We spend long stretches of time watching a creepy man listen to opera, or Anushka and her invalid daddy debating the powers of the daddy-daughter relationship before the never-ending pursuit of the bad guys settles on Changez, the real kingpin, and the myth of Shiv finally rears its head for stunning annihilation of the evil one. This scene is the film’s legit climax. And yet the film goes on, to subject us to Anushka’s weepy lecture on Electra complex — how all Indian girls look for their daddies in the men they marry — and yet another tantrum by Gaura.
ACTOR AJAY DEVGN does big, primal emotions well.
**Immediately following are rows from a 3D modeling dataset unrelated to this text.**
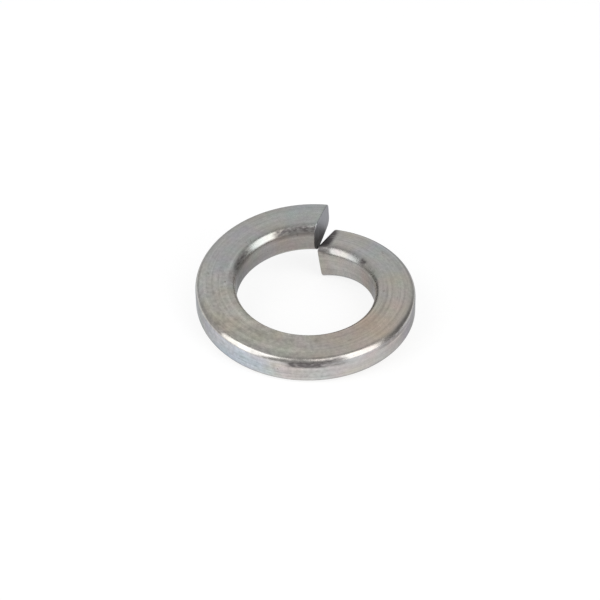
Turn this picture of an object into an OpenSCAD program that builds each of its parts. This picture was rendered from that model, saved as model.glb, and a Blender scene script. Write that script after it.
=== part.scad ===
// Spring lock washer in its free state: one turn of spring wire with a keystone section,
// coiled on edge into a left-hand helix and sheared off at both ends.
// Millimetres. The bore runs along +Z, z = 0 is the lowest edge of the low end, and the
// opening between the two ends points along +Y. Seen from above, the wire climbs clockwise
// from the low end to the high end.

/* [Wire] */
// Width of the wire, from the bore wall to the rim
wire_w = 7.3; // [5:0.1:10]
// Height of the wire, at the middle of its width
wire_h = 5.6; // [4:0.1:9]
// How much taller the wire is at the bore than at the rim, from being coiled on edge
keystone = 0.45; // [0:0.05:1]
// Radius of the four long edges
edge_r = 1.3; // [0.3:0.05:1.6]

/* [Coil] */
// Diameter of the bore
bore_d = 25; // [16:0.1:36]
// Rise of the helix over one full turn
pitch = 5.6; // [3:0.1:12]
// Tilt of the wire at mid-turn, rim side up, in degrees
dish = 0.3; // [-2:0.1:2]
// Tilt that the wire gains by either end, in degrees: rim down at the low end, up at the high end
end_twist = 6.7; // [0:0.1:9]

/* [Ends] */
// Opening between the two cuts, along the middle of the wire
gap = 1.2; // [1:0.1:4]
// Angle of both cuts away from a radial line, in degrees
cut_skew = 10.8; // [0:0.1:20]
// Overhang of the low cut toward the opening, top edge first, in degrees
low_lean = 4.8; // [0:0.1:8]
// Overhang of the high cut toward the opening, top edge first, in degrees
high_lean = 1.3; // [0:0.1:8]
// How far the shear has drawn down the underside at the low cut
toe_drop = 1.4; // [0:0.1:1.6]
// Angle from the low cut at which that drop has faded out, in degrees
toe_arc = 55; // [20:1:90]

/* [Hidden] */

// Segments along the full turn, and round each long edge
turn_steps = 120;
edge_steps = 6;
// Stock on the inner side of the coiled wire, which the bore cut takes off to leave a true cylinder
bore_stock = 0.03;
// Clearance with which the bore cut runs out above and below the washer
runout = 1;

bore_r = bore_d / 2;
mid_r = bore_r + wire_w / 2;
bore_side_h = wire_h + keystone / 2;
rim_side_h = wire_h - keystone / 2;

low_angle = (gap / 2) / mid_r * 180 / PI;
high_angle = 360 - low_angle;

// One rounded corner of the section, centred on [x, y], as a quarter turn from angle a
function corner(x, y, a) =
    [for (i = [0:edge_steps]) [x, y] + edge_r * [cos(a + 90 * i / edge_steps), sin(a + 90 * i / edge_steps)]];

// Outline of the wire: x is the distance out from the bore, y the height above mid-wire
section = concat(
    corner(wire_w - edge_r, rim_side_h / 2 - edge_r, 0),
    corner(edge_r - bore_stock, bore_side_h / 2 - edge_r, 90),
    corner(edge_r - bore_stock, edge_r - bore_side_h / 2, 180),
    corner(wire_w - edge_r, edge_r - rim_side_h / 2, 270)
);

// Height of mid-wire, its tilt and the drop of its underside, at an angle round from the opening
function mid_height(angle) = pitch * (angle - 180) / 360;
function tilt(angle) = dish + end_twist * pow((angle - 180) / 180, 3);
function toe(angle) = toe_drop * pow(max(0, 1 - (angle - low_angle) / toe_arc), 2);

// A section point carried round to an angle, as [radius, height]. The mandrel keeps the bore
// wall upright, so the tilt shifts a point sideways only in proportion to its distance from it
function carried(p, angle) =
    let (y = p[1] < 0 ? p[1] - toe(angle) : p[1])
    [
        bore_r + p[0] - y * sin(tilt(angle)) * p[0] / wire_w,
        mid_height(angle) + (p[0] - wire_w / 2) * sin(tilt(angle)) + y * cos(tilt(angle))
    ];

// The angle at which the fibre through a section point meets the plane of a cut
function cut_angle(p, angle, lean) =
    let (c = carried(p, angle), rise = c[1] - mid_height(angle))
    angle + cut_skew + asin((rise * tan(lean) - mid_r * tan(cut_skew)) * cos(cut_skew) / c[0]);

low_cut = [for (p = section) cut_angle(p, low_angle, -low_lean)];
high_cut = [for (p = section) cut_angle(p, high_angle, high_lean)];

// Where fibre j is after the share t of its way from the low cut to the high cut
function on_fibre(j, t) =
    let (angle = low_cut[j] * (1 - t) + high_cut[j] * t, c = carried(section[j], angle))
    [c[0] * sin(angle), c[0] * cos(angle), c[1]];

fibres = len(section);
coil_points = [for (k = [0:turn_steps]) for (j = [0:fibres - 1]) on_fibre(j, k / turn_steps)];
heights = [for (p = coil_points) p[2]];
low_z = min(heights);
free_h = max(heights) - low_z;

// The wire between its two cuts
module coiled_wire() {
    skin = [
        for (k = [0:turn_steps - 1])
            for (j = [0:fibres - 1])
                let (a = k * fibres, b = a + fibres, n = (j + 1) % fibres)
                [a + j, a + n, b + n, b + j]
    ];
    low_face = [for (j = [fibres - 1:-1:0]) j];
    high_face = [for (j = [0:fibres - 1]) turn_steps * fibres + j];
    translate([0, 0, -low_z])
        polyhedron(points = coil_points, faces = concat(skin, [low_face, high_face]), convexity = 6);
}

// The whole washer: the coiled wire with its bore brought to size
module spring_washer() {
    color("silver")
        difference() {
            coiled_wire();
            translate([0, 0, -runout])
                cylinder(h = free_h + 2 * runout, d = bore_d, $fn = 240);
        }
}

spring_washer();
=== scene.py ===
"""Spring lock washer, finished for its picture.

One turn of keystone spring wire, coiled on edge and sheared off at both ends, lies on a white
bench between two soft boxes. The wire is swept by a node tree that follows the same rule as the
part's source, with a finer skin. It adds what one real washer has from its wear and its shearing:
a broken edge, a burr and a lip at the cuts, and a bore edge that is rounder near them.
"""

from __future__ import annotations

import logging
import math
from dataclasses import dataclass, field
from enum import Enum
from typing import Any

import bmesh
import bpy
from mathutils import Matrix, Vector


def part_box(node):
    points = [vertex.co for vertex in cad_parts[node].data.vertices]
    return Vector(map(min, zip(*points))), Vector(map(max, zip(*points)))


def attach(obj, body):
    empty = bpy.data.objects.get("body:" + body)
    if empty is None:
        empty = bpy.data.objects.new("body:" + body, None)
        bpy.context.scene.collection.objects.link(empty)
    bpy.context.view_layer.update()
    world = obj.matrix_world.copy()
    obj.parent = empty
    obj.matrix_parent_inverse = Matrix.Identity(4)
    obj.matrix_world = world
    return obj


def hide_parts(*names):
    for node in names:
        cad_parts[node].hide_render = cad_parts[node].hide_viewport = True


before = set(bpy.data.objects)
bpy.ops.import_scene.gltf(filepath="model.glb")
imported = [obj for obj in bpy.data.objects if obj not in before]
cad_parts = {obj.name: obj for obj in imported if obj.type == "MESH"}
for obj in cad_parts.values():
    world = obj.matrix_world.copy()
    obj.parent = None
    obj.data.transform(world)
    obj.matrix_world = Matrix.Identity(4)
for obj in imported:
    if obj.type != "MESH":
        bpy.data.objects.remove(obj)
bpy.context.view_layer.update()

MM = 0.001
QUARTER_TURN = math.pi / 2
# Points of the skin that are closer than this, in metres, become one
WELD = 1.0e-7
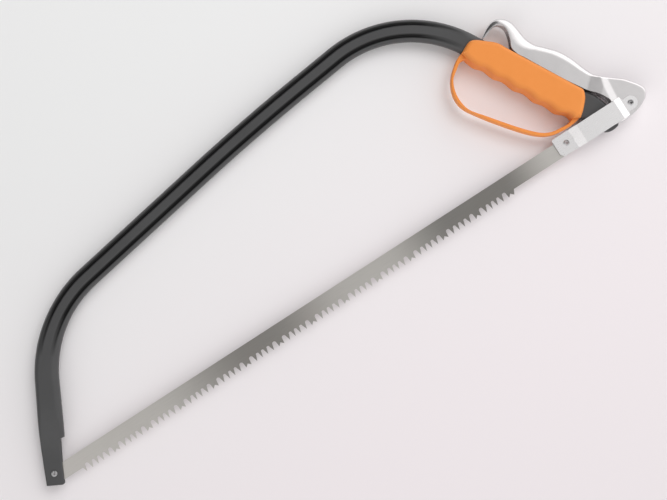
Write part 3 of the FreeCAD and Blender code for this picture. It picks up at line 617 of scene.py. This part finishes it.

Small and subtle not so much. He thinks looking morose covers all things small.
The same is the case with his direction.
When Shivaay is in action mode, the film is fun and fabulous. When it’s in personal, emotional situations, it’s too infantile and idiotic.
That’s one reason why Shivaay needed to be shorter and pacy. And if it was going to be the length that it is, then the screenplay needed more drama, twists and tension.
Since that’s not the case, we suffer long periods of nothingness with dull Anushka, her daddy, or her hacker pal (Vir Das), till the next action sequence. And then it dips to dreary lows, and then soars for a bit…
Another issue I have with Shivaay is that the myth of Shiv that Ajay Devgn’s character promises conjures up more drama in our head than on screen.
The Shiv connect is at best nebulous. Apart from giving the hero an icy abode, a chillum, and making him frisky with ladies after some intended innuendo talk, it amounts to little.
Fact is, even if Ajay Devgn were playing Bittu from Bulandshahar, he would have done the same smashing of skulls. No difference.
I was looking forward to basking in the joy of the silly, big budget film with the inevitable, grand climax. But I didn’t get that. Neither did I get the internal rage and destruction I had expected. Choreographed car stunts can’t make up for the dance of destruction.
Sayyeshaa and Vir Das render their badly written parts with idiot acting, but the little one, though very spoilt, holds her expression for long shots and is good.